◆ TASK DESCRIPTION ◆
Among the entries below, find the line with "# ---- the nut: halves", then quote it and each following line up to and including the line with "obj.parent = None", and nothing else.

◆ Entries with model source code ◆
START
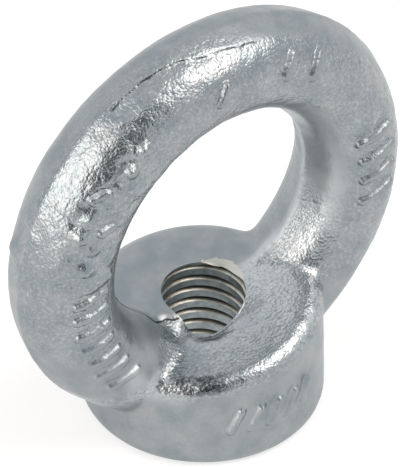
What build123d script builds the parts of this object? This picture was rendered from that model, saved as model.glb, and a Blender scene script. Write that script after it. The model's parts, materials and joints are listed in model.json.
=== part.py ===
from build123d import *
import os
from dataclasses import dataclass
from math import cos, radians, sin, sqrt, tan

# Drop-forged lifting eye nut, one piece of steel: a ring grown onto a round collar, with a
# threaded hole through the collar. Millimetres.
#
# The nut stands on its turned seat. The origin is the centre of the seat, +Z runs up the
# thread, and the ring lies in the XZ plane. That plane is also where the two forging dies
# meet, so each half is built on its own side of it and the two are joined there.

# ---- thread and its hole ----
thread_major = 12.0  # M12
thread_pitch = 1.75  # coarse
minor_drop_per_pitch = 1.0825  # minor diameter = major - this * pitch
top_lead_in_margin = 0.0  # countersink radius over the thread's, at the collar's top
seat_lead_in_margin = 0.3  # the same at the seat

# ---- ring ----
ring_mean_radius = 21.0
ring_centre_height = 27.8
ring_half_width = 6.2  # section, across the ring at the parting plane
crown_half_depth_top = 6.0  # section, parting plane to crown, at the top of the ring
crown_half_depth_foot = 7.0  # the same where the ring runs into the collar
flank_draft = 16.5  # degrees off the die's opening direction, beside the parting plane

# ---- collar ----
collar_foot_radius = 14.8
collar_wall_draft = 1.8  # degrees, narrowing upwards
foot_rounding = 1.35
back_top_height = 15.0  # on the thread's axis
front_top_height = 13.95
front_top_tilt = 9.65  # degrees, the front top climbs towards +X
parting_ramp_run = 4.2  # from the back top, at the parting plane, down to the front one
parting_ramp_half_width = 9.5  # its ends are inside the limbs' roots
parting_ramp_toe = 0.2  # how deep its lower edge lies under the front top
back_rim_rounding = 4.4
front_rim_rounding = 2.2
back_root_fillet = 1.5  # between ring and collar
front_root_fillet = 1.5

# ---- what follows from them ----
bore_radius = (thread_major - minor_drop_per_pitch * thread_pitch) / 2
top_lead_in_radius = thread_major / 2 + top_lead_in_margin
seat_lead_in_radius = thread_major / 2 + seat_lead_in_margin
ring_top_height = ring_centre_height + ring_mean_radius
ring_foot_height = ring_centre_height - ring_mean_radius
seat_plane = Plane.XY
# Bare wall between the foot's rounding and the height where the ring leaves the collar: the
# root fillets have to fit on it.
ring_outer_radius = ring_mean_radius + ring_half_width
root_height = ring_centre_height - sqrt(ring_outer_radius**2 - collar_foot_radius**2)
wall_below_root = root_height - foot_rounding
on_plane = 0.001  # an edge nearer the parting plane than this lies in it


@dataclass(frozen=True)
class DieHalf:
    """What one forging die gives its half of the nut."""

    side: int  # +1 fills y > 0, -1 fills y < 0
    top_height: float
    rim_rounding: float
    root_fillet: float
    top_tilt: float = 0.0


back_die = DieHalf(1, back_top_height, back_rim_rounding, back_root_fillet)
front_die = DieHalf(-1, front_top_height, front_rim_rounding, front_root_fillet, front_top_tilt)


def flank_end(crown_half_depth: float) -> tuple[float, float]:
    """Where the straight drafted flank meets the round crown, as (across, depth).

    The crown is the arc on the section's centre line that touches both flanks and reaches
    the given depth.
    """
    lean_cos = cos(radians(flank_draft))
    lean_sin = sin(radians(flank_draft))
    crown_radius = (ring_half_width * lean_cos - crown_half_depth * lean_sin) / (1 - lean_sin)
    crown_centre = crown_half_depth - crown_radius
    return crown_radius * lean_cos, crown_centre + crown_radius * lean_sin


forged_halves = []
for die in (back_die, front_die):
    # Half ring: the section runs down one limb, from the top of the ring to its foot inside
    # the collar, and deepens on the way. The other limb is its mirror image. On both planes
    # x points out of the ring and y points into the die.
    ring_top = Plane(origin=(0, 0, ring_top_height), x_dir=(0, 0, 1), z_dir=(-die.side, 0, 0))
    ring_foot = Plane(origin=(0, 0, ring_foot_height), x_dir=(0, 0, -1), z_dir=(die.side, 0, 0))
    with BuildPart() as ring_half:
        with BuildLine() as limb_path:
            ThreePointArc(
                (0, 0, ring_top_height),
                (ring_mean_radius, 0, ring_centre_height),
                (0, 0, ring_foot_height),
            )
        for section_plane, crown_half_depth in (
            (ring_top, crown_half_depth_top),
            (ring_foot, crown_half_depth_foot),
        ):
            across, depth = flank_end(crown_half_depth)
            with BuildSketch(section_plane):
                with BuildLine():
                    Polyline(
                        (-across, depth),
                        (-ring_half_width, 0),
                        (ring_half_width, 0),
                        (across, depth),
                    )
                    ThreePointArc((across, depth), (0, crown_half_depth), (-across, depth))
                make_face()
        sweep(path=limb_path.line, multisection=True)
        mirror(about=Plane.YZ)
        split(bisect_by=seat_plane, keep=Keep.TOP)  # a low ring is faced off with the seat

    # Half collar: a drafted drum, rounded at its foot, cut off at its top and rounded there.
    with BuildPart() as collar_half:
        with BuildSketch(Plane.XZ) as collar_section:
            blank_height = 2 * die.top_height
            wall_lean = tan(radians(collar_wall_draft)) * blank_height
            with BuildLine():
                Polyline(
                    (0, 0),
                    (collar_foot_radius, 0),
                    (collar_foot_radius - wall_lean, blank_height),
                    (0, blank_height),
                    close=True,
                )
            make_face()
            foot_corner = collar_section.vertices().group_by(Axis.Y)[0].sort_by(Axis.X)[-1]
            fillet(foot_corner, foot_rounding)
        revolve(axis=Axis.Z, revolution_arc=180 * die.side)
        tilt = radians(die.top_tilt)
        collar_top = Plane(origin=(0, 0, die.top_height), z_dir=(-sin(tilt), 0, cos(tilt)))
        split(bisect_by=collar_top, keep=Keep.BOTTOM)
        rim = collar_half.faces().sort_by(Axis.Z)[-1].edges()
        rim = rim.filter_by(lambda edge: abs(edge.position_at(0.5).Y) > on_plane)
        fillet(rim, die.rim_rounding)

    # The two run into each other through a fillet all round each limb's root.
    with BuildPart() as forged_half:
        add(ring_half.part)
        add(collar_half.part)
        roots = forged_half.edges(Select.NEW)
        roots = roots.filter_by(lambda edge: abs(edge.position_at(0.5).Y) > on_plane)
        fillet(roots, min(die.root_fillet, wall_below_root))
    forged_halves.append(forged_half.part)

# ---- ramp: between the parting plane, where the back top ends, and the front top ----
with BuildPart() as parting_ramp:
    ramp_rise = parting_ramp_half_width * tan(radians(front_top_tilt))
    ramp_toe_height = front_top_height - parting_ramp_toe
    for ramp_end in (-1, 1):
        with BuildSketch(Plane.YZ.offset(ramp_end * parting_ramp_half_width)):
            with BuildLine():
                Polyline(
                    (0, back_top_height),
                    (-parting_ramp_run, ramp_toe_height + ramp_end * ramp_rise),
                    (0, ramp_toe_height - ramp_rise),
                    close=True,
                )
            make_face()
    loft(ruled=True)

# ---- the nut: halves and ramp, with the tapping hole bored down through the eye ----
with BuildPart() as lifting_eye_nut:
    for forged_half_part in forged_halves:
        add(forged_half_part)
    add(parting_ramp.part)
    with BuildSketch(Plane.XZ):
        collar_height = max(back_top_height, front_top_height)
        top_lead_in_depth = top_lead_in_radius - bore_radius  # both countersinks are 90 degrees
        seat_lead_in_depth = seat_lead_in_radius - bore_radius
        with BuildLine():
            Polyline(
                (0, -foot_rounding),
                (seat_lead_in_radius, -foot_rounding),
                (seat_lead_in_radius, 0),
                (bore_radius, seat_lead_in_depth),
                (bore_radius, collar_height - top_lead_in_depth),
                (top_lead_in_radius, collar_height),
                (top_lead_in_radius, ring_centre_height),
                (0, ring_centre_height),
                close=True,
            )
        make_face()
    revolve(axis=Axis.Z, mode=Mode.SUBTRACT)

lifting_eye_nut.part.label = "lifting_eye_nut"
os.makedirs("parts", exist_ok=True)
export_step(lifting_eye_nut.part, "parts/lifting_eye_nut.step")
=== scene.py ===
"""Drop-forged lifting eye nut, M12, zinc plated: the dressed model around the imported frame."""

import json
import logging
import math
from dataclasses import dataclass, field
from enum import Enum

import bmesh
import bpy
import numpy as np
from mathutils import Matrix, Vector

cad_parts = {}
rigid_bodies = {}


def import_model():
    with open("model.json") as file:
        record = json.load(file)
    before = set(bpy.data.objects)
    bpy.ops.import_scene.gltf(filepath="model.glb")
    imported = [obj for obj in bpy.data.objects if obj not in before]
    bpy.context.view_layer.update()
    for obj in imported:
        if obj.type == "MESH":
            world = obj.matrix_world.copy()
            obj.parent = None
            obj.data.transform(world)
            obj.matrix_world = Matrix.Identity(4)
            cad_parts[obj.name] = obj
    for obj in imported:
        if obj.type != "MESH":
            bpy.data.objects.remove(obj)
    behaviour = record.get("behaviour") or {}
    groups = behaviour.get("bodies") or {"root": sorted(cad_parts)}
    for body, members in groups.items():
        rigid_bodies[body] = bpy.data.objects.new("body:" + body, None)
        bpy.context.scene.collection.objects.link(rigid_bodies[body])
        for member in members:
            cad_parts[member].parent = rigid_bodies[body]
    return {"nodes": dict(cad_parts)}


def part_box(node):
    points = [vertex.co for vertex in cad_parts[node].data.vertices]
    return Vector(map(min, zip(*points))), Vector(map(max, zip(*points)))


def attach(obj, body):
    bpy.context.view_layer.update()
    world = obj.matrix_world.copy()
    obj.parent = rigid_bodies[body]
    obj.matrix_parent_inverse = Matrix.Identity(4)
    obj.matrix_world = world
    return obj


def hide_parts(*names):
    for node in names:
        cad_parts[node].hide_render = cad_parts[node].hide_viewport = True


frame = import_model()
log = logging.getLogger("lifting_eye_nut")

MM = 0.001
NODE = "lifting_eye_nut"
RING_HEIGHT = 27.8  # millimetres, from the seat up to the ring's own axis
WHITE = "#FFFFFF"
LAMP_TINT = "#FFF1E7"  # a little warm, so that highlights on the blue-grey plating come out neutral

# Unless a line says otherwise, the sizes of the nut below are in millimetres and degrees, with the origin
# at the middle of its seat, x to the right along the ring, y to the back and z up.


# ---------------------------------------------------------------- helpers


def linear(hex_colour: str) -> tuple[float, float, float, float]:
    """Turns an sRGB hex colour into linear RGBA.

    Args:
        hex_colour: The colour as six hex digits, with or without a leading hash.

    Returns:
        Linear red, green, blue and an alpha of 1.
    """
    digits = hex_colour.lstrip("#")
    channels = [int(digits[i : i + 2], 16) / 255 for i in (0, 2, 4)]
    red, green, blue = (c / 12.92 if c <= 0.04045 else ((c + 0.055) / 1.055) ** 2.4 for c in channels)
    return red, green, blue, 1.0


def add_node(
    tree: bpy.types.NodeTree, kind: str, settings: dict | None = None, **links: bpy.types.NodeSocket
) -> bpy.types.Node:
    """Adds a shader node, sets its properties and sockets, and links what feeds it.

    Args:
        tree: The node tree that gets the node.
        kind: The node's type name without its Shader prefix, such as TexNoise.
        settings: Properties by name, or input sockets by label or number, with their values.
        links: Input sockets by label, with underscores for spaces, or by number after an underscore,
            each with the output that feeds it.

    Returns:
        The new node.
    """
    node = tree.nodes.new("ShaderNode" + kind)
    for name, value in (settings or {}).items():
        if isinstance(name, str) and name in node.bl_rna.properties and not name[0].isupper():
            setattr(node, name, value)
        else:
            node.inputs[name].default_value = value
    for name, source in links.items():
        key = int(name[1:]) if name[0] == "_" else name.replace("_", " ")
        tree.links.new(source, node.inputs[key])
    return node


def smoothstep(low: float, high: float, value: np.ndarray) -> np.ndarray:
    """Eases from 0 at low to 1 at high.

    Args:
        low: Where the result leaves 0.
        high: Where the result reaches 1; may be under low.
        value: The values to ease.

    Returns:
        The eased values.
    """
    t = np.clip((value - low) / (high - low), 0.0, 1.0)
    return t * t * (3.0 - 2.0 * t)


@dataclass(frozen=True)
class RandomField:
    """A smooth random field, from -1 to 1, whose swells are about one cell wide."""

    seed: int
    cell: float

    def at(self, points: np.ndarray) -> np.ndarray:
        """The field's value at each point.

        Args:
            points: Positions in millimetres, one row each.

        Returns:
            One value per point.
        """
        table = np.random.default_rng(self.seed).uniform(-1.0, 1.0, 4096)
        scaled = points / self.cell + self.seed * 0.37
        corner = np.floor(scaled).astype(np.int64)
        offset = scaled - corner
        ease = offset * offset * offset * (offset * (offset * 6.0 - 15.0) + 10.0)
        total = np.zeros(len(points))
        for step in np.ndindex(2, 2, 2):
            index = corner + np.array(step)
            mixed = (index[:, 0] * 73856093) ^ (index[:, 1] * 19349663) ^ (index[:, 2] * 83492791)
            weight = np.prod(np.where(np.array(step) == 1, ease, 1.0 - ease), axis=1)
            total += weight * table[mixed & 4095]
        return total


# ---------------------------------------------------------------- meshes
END
START
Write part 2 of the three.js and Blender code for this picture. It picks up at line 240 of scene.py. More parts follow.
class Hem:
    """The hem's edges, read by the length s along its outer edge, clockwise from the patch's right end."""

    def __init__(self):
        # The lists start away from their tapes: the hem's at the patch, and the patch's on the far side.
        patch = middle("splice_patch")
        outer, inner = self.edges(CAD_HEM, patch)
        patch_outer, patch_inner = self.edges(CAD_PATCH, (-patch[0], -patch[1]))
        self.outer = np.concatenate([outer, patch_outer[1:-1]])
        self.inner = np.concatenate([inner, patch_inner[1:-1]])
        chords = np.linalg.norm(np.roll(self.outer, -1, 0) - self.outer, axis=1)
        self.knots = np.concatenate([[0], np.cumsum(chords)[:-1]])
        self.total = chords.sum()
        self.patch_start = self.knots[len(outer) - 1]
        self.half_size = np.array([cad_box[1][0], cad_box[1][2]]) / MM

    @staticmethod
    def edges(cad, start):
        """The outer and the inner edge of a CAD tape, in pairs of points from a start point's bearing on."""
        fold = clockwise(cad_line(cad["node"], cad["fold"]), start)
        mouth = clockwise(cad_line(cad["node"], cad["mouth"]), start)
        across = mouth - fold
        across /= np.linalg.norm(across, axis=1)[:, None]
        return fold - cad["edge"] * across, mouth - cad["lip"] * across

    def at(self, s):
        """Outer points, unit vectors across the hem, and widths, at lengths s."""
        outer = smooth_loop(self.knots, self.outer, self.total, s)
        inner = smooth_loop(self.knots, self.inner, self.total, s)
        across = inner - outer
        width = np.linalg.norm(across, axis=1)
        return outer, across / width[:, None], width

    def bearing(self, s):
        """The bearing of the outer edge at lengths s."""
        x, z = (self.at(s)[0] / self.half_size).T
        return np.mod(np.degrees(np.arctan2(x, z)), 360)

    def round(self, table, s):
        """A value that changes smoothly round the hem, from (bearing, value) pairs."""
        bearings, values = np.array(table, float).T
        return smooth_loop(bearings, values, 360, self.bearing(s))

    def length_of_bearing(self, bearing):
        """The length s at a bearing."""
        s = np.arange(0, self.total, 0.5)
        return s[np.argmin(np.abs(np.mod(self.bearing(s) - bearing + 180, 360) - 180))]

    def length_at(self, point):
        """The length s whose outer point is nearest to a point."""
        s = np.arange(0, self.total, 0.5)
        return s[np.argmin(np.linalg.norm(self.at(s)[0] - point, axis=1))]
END
◆ COMPLETED TASK ◆
# ---- the nut: halves and ramp, with the tapping hole bored down through the eye ----
with BuildPart() as lifting_eye_nut:
    for forged_half_part in forged_halves:
        add(forged_half_part)
    add(parting_ramp.part)
    with BuildSketch(Plane.XZ):
        collar_height = max(back_top_height, front_top_height)
        top_lead_in_depth = top_lead_in_radius - bore_radius  # both countersinks are 90 degrees
        seat_lead_in_depth = seat_lead_in_radius - bore_radius
        with BuildLine():
            Polyline(
                (0, -foot_rounding),
                (seat_lead_in_radius, -foot_rounding),
                (seat_lead_in_radius, 0),
                (bore_radius, seat_lead_in_depth),
                (bore_radius, collar_height - top_lead_in_depth),
                (top_lead_in_radius, collar_height),
                (top_lead_in_radius, ring_centre_height),
                (0, ring_centre_height),
                close=True,
            )
        make_face()
    revolve(axis=Axis.Z, mode=Mode.SUBTRACT)

lifting_eye_nut.part.label = "lifting_eye_nut"
os.makedirs("parts", exist_ok=True)
export_step(lifting_eye_nut.part, "parts/lifting_eye_nut.step")
=== scene.py ===
"""Drop-forged lifting eye nut, M12, zinc plated: the dressed model around the imported frame."""

import json
import logging
import math
from dataclasses import dataclass, field
from enum import Enum

import bmesh
import bpy
import numpy as np
from mathutils import Matrix, Vector

cad_parts = {}
rigid_bodies = {}


def import_model():
    with open("model.json") as file:
        record = json.load(file)
    before = set(bpy.data.objects)
    bpy.ops.import_scene.gltf(filepath="model.glb")
    imported = [obj for obj in bpy.data.objects if obj not in before]
    bpy.context.view_layer.update()
    for obj in imported:
        if obj.type == "MESH":
            world = obj.matrix_world.copy()
            obj.parent = None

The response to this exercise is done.